▸ **SUPPLIED MATERIAL**:
· · · ·

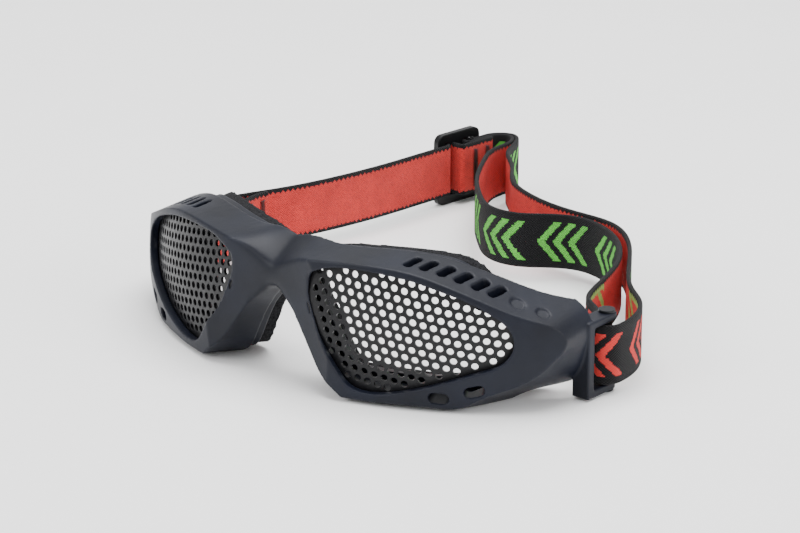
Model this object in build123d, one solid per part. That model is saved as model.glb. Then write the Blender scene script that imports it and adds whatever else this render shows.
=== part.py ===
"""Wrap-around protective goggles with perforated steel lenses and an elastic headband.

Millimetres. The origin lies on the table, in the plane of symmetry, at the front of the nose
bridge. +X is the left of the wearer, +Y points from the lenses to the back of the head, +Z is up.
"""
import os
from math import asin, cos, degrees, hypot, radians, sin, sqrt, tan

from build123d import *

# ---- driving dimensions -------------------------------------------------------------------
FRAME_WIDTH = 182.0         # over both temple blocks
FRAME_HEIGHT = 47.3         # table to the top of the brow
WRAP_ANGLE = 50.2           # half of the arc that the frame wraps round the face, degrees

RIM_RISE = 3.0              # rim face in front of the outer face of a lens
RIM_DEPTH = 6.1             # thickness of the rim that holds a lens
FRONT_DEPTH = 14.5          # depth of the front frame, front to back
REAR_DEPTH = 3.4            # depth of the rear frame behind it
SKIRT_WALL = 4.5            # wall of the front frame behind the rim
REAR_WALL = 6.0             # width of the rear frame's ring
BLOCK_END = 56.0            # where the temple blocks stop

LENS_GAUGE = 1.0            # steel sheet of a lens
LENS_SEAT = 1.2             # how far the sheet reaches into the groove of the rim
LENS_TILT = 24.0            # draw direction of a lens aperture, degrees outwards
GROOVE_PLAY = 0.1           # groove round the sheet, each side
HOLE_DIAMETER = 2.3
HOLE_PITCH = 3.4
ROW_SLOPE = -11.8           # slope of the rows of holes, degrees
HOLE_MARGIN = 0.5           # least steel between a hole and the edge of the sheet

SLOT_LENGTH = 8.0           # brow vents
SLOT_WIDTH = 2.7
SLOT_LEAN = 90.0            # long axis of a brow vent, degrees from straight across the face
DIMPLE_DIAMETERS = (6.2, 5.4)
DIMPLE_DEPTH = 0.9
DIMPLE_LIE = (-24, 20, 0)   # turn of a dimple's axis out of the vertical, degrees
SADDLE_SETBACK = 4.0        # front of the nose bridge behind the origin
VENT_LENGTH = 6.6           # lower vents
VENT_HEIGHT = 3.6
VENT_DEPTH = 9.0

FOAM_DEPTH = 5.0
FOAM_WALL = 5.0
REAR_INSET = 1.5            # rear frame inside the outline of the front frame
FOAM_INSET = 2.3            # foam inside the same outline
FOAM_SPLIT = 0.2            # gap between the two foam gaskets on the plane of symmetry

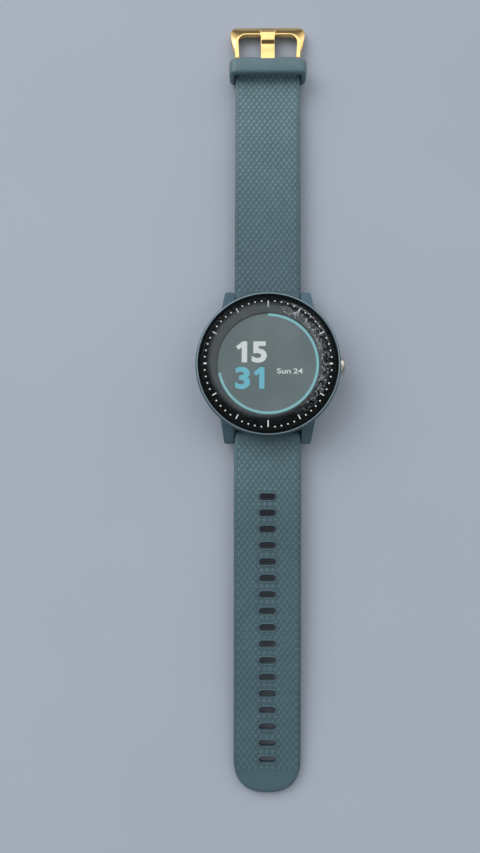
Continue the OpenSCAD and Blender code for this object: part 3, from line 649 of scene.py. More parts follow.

· · · ·

▸ **EXERCISE OBJECTIVE**: What is the number of lines in the listing above that contain the string "scene"? Give only the number.

▸ **TASK RESPONSE**: 2